Yes, it could find partitions removed long time ago if filesystem headers were not overriden.
As others have said, first make a full copy of the disk so you’re not working on a failing drive.
Then, I highly recommend DDRescue
The quick and dirty way I’ve used is…
Use the nbd system (network block devices) and qemu to create a qcow2 image with your defective device as the base device. Serve this qcow2 image with qemu-nbd and attach it as a NBD device locally. Then run fsck or testdisk on the NBD device. This will let you repair the filesystem Linux sees without writing to the disk. Testdisk can scan for any filesystems left on the device if the partitions no longer match filesystems.
Also, if all else fails use photorec to slice the file types you need.
Also, ddrescue can try to read any actually failing sectors and work out what they contain, but puts a lot of stress on the device.

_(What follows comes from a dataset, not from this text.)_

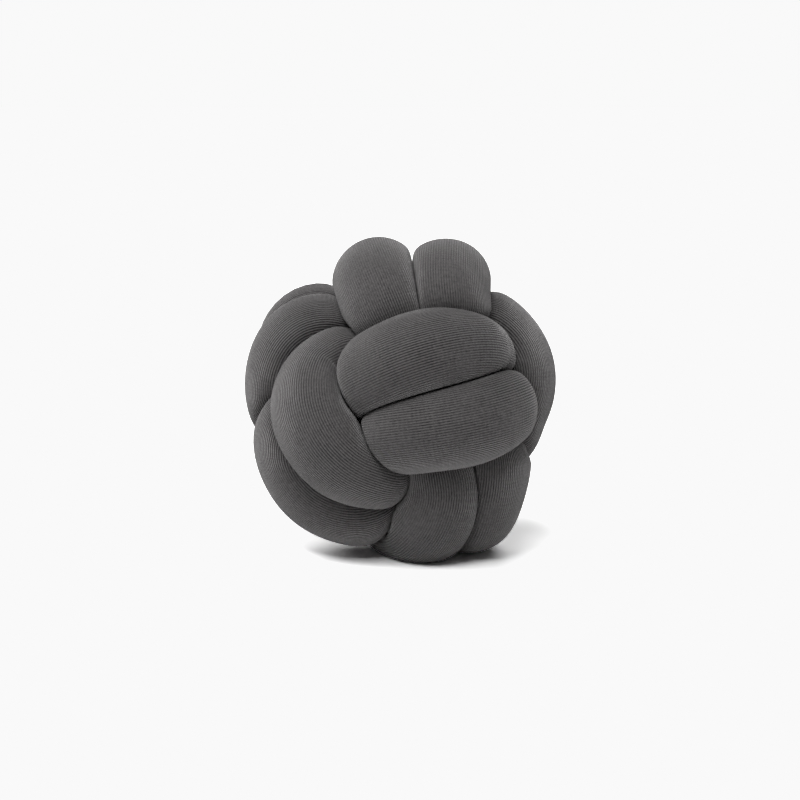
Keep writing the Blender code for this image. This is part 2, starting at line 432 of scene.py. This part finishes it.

Beware, any method that puts more wear on the disk should not be used unless you’re willing to accept the risk that the drive could get worse.
I don’t know how to do any of that first part. All of the data on the drive is replaceable, it’s just going to be very tedious and time consuming. I’m currently trying one other method and I think after I’m done with that, that I’m just going to skip trying to recover the data. I had some other plans for what I wanted to do with this device and I think trying to recover the data isn’t worth it at this point.
The first thing you should do is create a raw backup of the data. The more you use this drive the worse the failure gets.
First create an image (cat /dev/your-disk > /path/your/image) and use recovery tools on there.